The feast is a major Rome holiday, and with brilliant blue skies replacing days of gray and rain, thousands of people lined the streets near the Spanish Steps to catch a glimpse of the pope and pray with him for Mary’s assistance.

Pope Francis said Mary being conceived without sin should give all Christians hope and strength “in the daily battle that we must conduct against the threats of evil,” because her immaculate conception is proof that evil does not have power over love.

“In this struggle we are not alone, we are not orphans,” he said, because Jesus gave his mother to be our mother.

“Today we invoke her maternal protection on us, our families, this city and the world,” the pope said, praying that God would “free humanity from every spiritual and material slavery.”

“In this time that leads up to the feast of Jesus’ birth, teach us how to go against the current,” Pope Francis prayed to Mary. Teach people how to be unencumbered, “to give ourselves, to listen, to be silent, to not focus on ourselves, but to leave space for the beauty of God, the source of true joy.”

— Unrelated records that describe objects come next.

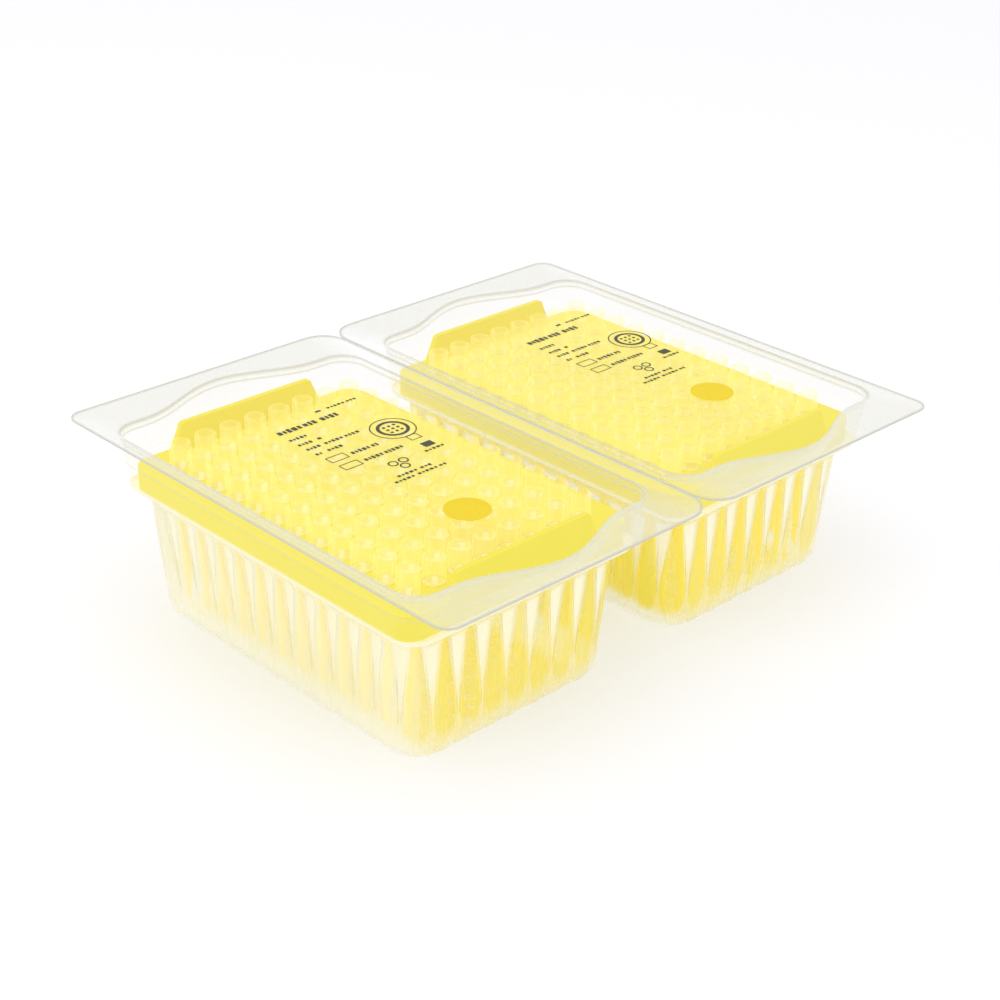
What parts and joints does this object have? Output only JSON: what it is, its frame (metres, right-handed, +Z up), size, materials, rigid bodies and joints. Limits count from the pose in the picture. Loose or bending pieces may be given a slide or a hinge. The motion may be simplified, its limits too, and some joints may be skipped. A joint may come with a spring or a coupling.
{
  "type": "twin refill pack of pipette tips",
  "caption": "Twin refill pack of laboratory pipette tips: two clear fluted cups on one snap-apart flange, each with a tip rack under sealed film.",
  "frame": {"origin": "middle of the twin pack, on the surface that it stands on", "axes": "+X along a row of tips, +Y from the front cup to the rear cup, +Z up"},
  "size_m": [0.1654, 0.1978, 0.0582],
  "materials": {
    "tray_sheet": "clear thermoformed sheet",
    "lid_film": "clear heat-sealed film",
    "rack": "moulded",
    "tip": "natural translucent polypropylene",
    "dot": "printed patch"
  },
  "bodies": {
    "root": {"twin_tray": "tray_sheet", "lid_film_front": "lid_film", "lid_film_rear": "lid_film", "tip_rack_front": "rack", "tip_rack_rear": "rack", "indicator_dot_front": "dot", "indicator_dot_rear": "dot", "tip_row_front_1": "tip", "tip_row_front_2": "tip", "tip_row_front_3": "tip", "tip_row_front_4": "tip", "tip_row_front_5": "tip", "tip_row_front_6": "tip", "tip_row_front_7": "tip", "tip_row_front_8": "tip", "tip_row_rear_1": "tip", "tip_row_rear_2": "tip", "tip_row_rear_3": "tip", "tip_row_rear_4": "tip", "tip_row_rear_5": "tip", "tip_row_rear_6": "tip", "tip_row_rear_7": "tip", "tip_row_rear_8": "tip"}
  },
  "joints": []
}
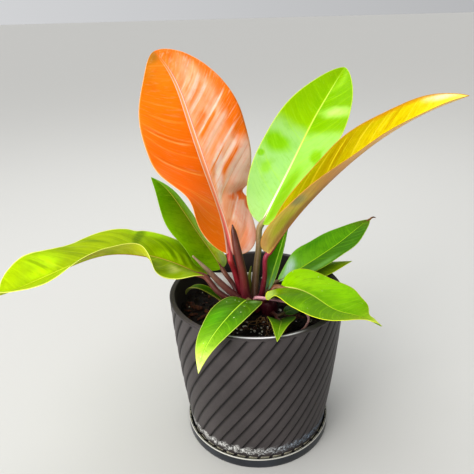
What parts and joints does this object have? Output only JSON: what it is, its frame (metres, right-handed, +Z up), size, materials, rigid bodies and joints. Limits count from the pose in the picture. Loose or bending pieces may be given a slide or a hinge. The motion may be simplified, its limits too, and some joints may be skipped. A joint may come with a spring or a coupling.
{
  "type": "potted prince of orange philodendron",
  "caption": "Potted aroid house plant: upright heart-shaped to lance-shaped leaves in orange, yellow, lime and green on maroon petioles, in a dark spiral-fluted pot on a saucer.",
  "frame": {"origin": "on the surface that the saucer stands on, under the axis of the pot", "axes": "+Z up along the pot's axis, +X to the right and -Y towards the front, where the low leaf hangs over the rim"},
  "size_m": [0.3942, 0.2128, 0.3632],
  "materials": {
    "saucer": "satin",
    "pot": "satin",
    "soil": "matte",
    "label": "satin",
    "stem": "satin",
    "orange_blade": "satin",
    "lime_blade": "satin",
    "yellow_blade": "satin",
    "yellow_green_blade": "satin",
    "light_green_blade": "satin",
    "green_blade": "satin",
    "dark_green_blade": "satin"
  },
  "bodies": {
    "root": {"saucer": "saucer", "pot": "pot", "soil": "soil", "plant_label": "label", "stem_and_petioles": "stem", "orange_leaf": "orange_blade", "lime_leaf": "lime_blade", "yellow_leaf": "yellow_blade", "left_leaf": "yellow_green_blade", "back_leaf": "dark_green_blade", "right_upper_leaf": "green_blade", "right_large_leaf": "light_green_blade", "right_low_leaf": "green_blade", "centre_leaf": "dark_green_blade", "front_leaf": "light_green_blade", "front_small_leaf": "green_blade", "left_small_leaf": "green_blade", "inner_small_leaf": "dark_green_blade"}
  },
  "joints": []
}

In a small blue Ford Focus, the pope was driven to the Spanish Steps’ neighborhood after first stopping for a private prayer at the Basilica of St. Mary Major.

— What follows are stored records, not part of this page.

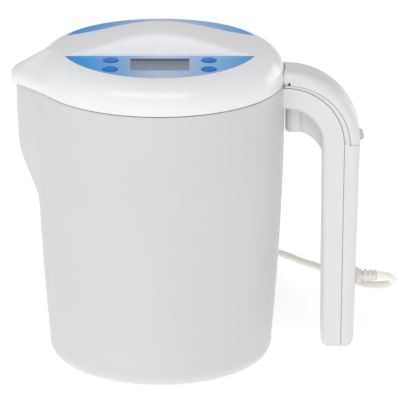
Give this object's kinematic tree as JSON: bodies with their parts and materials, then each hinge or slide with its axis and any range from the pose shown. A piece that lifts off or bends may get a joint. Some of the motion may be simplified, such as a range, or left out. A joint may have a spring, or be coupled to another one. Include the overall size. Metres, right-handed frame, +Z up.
{
  "type": "yogurt maker",
  "caption": "Round frosted pouring jug with a spout, a handle and a lift-off domed lid holding a display, push buttons and an immersed heating rod.",
  "frame": {"origin": "centre of the jug's flat base, on the surface it stands on", "axes": "+Z up along the jug's axis, -X towards the spout, +X towards the handle, -Y towards the control panel"},
  "size_m": [0.2568, 0.3052, 0.227],
  "materials": {
    "frosted_jug": "frosted translucent polypropylene",
    "white_gloss": "glossy white moulding",
    "handle_white": "satin white moulding",
    "panel_blue": "smooth printed film, light blue",
    "button_blue": "smooth darker blue",
    "lamp_blue": "dark blue lens",
    "window_clear": "clear acrylic",
    "display_grey": "grey liquid crystal",
    "board_green": "printed circuit board",
    "dark_part": "black electronic part",
    "coil_copper": "taped transformer winding",
    "steel": "brushed stainless steel",
    "seal_silicone": "translucent silicone",
    "cord_cream": "cream flexible jacket",
    "relief_cream": "cream moulded sleeve",
    "tie_black": "black twist tie",
    "pin_metal": "bright plated brass"
  },
  "bodies": {
    "jug_body": {"jug": "frosted_jug", "contact_socket": "dark_part", "handle_inner_shell": "handle_white", "handle_outer_shell": "handle_white", "handle_bracket": "handle_white", "handle_screws": "steel", "handle_wiring": "dark_part", "cord_strain_relief": "relief_cream", "power_cord": "cord_cream", "cord_coil": "cord_cream", "cord_tail": "cord_cream", "cord_tie": "tie_black", "plug_body": "cord_cream", "plug_pins": "pin_metal"},
    "lid_body": {"lid_shell": "white_gloss", "grip_bridge": "white_gloss", "lid_tail_cover": "handle_white", "front_panel": "panel_blue", "rear_panel": "panel_blue", "indicator_lamp": "lamp_blue", "display_window": "window_clear", "display_module": "display_grey", "control_board": "board_green", "tact_switches": "dark_part", "power_board": "board_green", "transformer": "coil_copper", "capacitors": "dark_part", "buzzer": "dark_part", "lid_base_plate": "white_gloss", "lid_seal": "seal_silicone", "lid_screws": "steel", "heating_rod": "steel", "temperature_probe": "steel", "rod_gaskets": "seal_silicone", "rod_nuts": "steel", "contact_plug": "dark_part"},
    "button_1_body": {"button_1": "button_blue"},
    "button_2_body": {"button_2": "button_blue"},
    "button_3_body": {"button_3": "button_blue"},
    "button_4_body": {"button_4": "button_blue"}
  },
  "joints": [
    {"name": "lid_lift", "type": "slide", "parent": "jug_body", "child": "lid_body", "axis": [0, 0, 1], "range_m": [0, 0.135]},
    {"name": "button_1_press", "type": "slide", "parent": "lid_body", "child": "button_1_body", "axis": [0, 0.0366, -0.9993], "range_m": [0, 0.0008], "stiffness_N_per_m": 800, "springref_m": -0.0006},
    {"name": "button_2_press", "type": "slide", "parent": "lid_body", "child": "button_2_body", "axis": [0, 0.0366, -0.9993], "range_m": [0, 0.0008], "stiffness_N_per_m": 800, "springref_m": -0.0006},
    {"name": "button_3_press", "type": "slide", "parent": "lid_body", "child": "button_3_body", "axis": [0, 0.0366, -0.9993], "range_m": [0, 0.0008], "stiffness_N_per_m": 800, "springref_m": -0.0006},
    {"name": "button_4_press", "type": "slide", "parent": "lid_body", "child": "button_4_body", "axis": [0, 0.0366, -0.9993], "range_m": [0, 0.0008], "stiffness_N_per_m": 800, "springref_m": -0.0006}
  ]
}
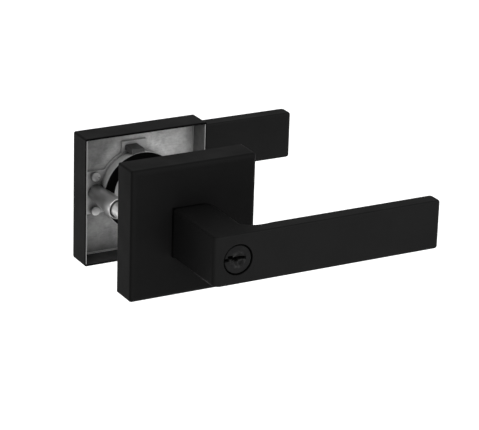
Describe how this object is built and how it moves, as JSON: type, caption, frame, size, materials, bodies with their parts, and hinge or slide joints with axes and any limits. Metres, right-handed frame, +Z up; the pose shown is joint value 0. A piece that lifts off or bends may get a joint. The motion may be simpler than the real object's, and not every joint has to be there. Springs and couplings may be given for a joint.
{
  "type": "lever handle lockset",
  "caption": "Keyed door lockset: square roses, straight sprung lever handles on one spindle, key cylinder outside, turn button inside, through-bolted posts.",
  "frame": {"origin": "on the spindle axis, midway between the two faces of the door", "axes": "+X along the levers, +Y along the spindle from the outside (key) half to the inside (button) half, +Z up"},
  "size_m": [0.1449, 0.1594, 0.0666],
  "materials": {
    "black_coat": "matte",
    "black_plug": "satin",
    "black_steel": "satin",
    "black_plastic": "matte",
    "zinc_plate": "satin",
    "bright_steel": "polished",
    "spring_steel": "satin",
    "dark_steel": "satin",
    "brass": "satin"
  },
  "bodies": {
    "door_hardware": {"outside_rose": "black_coat", "inside_rose": "black_coat", "outside_mounting_plate": "zinc_plate", "inside_mounting_plate": "zinc_plate", "outside_stop_block": "dark_steel", "inside_stop_block": "dark_steel", "outside_spring_cage": "zinc_plate", "inside_spring_cage": "zinc_plate", "outside_cage_cover": "black_plastic", "inside_cage_cover": "black_plastic", "outside_rose_bush": "black_plastic", "inside_rose_bush": "black_plastic", "sleeve_posts": "bright_steel", "threaded_posts": "bright_steel", "through_bolts": "black_steel", "outside_plate_studs": "bright_steel", "inside_plate_studs": "bright_steel", "outside_return_spring": "spring_steel", "inside_return_spring": "spring_steel"},
    "outside_lever": {"outside_lever": "black_coat", "outside_drive_sleeve": "bright_steel", "outside_spring_driver": "zinc_plate", "outside_retaining_ring": "spring_steel", "outside_thrust_washer": "bright_steel", "cylinder_body": "brass", "driver_pins": "brass", "driver_springs": "spring_steel", "cylinder_pin_cover": "brass", "lever_catch": "spring_steel", "outside_neck_bearing": "black_plastic"},
    "key_plug": {"key_plug": "black_plug", "key_pins": "brass", "tailpiece": "bright_steel", "plug_clip": "spring_steel"},
    "inside_lever": {"inside_lever": "black_coat", "inside_drive_sleeve": "bright_steel", "inside_spring_driver": "zinc_plate", "inside_retaining_ring": "spring_steel", "inside_thrust_washer": "bright_steel", "spindle": "bright_steel", "inside_set_screw": "black_steel", "button_bush": "black_steel", "inside_neck_bearing": "black_plastic"},
    "turn_button": {"turn_button": "black_coat", "lock_bar": "bright_steel", "button_clip": "spring_steel"}
  },
  "joints": [
    {"name": "inside_lever_turn", "type": "hinge", "parent": "door_hardware", "child": "inside_lever", "pos_m": [0, 0, 0], "axis": [0, 1, 0], "range_deg": [-50, 50], "stiffness_Nm_per_rad": 2.5, "deforming": ["inside_return_spring"]},
    {"name": "outside_lever_turn", "type": "hinge", "parent": "door_hardware", "child": "outside_lever", "pos_m": [0, 0, 0], "axis": [0, 1, 0], "range_deg": [-50, 50], "stiffness_Nm_per_rad": 2.5, "deforming": ["outside_return_spring"]},
    {"name": "key_turn", "type": "hinge", "parent": "outside_lever", "child": "key_plug", "pos_m": [0, -0.06, 0], "axis": [0, 1, 0], "range_deg": [-90, 90]},
    {"name": "button_turn", "type": "hinge", "parent": "inside_lever", "child": "turn_button", "pos_m": [0, 0.07, 0], "axis": [0, 1, 0], "range_deg": [0, 90]}
  ],
  "couplings": [
    {"joint": "outside_lever_turn", "follows": "inside_lever_turn", "ratio": 1}
  ]
}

Earlier in the day, with thousands of people gathered in St. Peter’s Square, Pope Francis led the recitation of the Angelus, a Marian prayer.

Commenting on the feast day’s Gospel reading — Luke’s story of the annunciation to Mary that she would be Jesus’ mother — the pope said it was important that Mary did not respond, “I will do what you say,” but “May it be done unto me.”

“The attitude of Mary of Nazareth,” he said, “shows us that being comes before doing, and that we must let God do in order to be truly as he wants us to be. He will accomplish marvels in us.”

“We, too, are asked to listen to God, who speaks to us and accept his will,” the pope said. “According to Gospel logic, nothing is more effective and fruitful than listening and accepting the word of the Lord.”

The pope also said the Gospel story shows how Mary “is receptive, but not passive.” She agrees to God’s will, receives the power of the Holy Spirit and gives “flesh and blood” to the son of God.

And while Mary was conceived without sin — a special and unique privilege — “we, too, always have been ‘blessed,’ that is loved, and therefore ‘chosen before the foundation of the world, to be holy and without blemish before him,'” as the day’s reading from Ephesians said.

Recognizing how blessed they are, the pope said, Christians must be filled with gratitude and ready to share their blessings with others.

“If everything has been given to us, everything must be given again,” he said. “How? By letting the Holy Spirit make us a gift for others.”

Pope Francis encouraged Christians to let the Holy Spirit make them “instruments of welcoming, instruments of reconciliation, instruments of forgiveness.”